22. The traction cleat according to claim 21 wherein the polygon-shaped vertical segment is chosen from the group consisting of: triangle, rectangle, square, semi-circle, trapezoid, rhombus, parallelogram, triangle-on-square, triangle-on-rectangle, pentagon, hexagon, octagon, six-point star, five-point star, crescent moon.

23. A method of making an endless track suited for use on low-friction applications comprising:

Assembling an endless track constructed of a flexible elastomeric rubber;

The endless track having an inner surface to engage a drive system of a track-driven implement and an outer, terrain-contacting surface;

fastening a drive lug through a hole travelling through a cross-section of the endless track;

the drive lug being fastened to a traction cleat mounted on the outer, terrain-contacting surface of the endless track.

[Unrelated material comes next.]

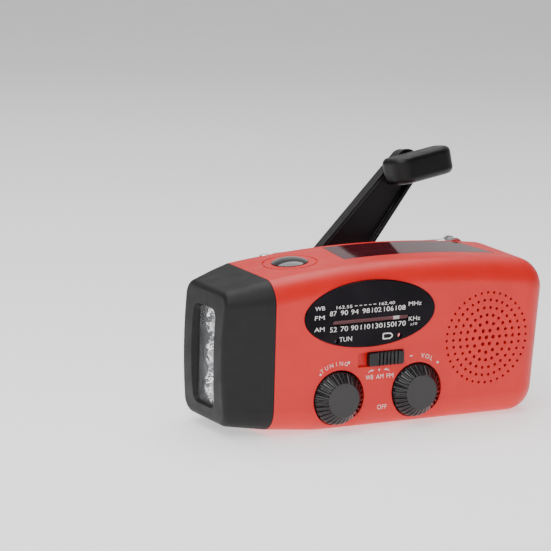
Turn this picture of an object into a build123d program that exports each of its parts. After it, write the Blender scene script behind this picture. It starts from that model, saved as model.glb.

24. The method according to claim 23 wherein the cross-section of the endless track contains a metal bushing to reinforce the hole of the cross-section of the endless track.

25. The method according to claim 23 wherein the metal bushings are secured in the endless track via an overmolding process.

26. The method according to claim 23 wherein the fastening means to secure the modular drive lug to the traction cleat is one of the group consisting of: threaded bolt to a threaded nut secured in the drive lug through a machined opening mated to the threaded nut, rivets, hollow rods attached to the traction cleat to mate to drilled holes of the modular drive lug, studs integral to the traction cleat, studs integral to the modular drive lug, and combinations therein.

27. The method of claim 23 wherein the traction cleats are mounted to the endless track belt without being secured to drive lugs.

28. The method of claim 23 wherein the traction cleats are mounted to the terrain contacting surface of the endless track belt via an overmolding process.

29. The method of claim 23 wherein the drive lugs are fastened to the inner surface of the endless track via a molding process used to form the endless track.

30. The method of claim 23 wherein the traction cleats are fastened to the endless track through its cross-section without being fastened to the drive lugs.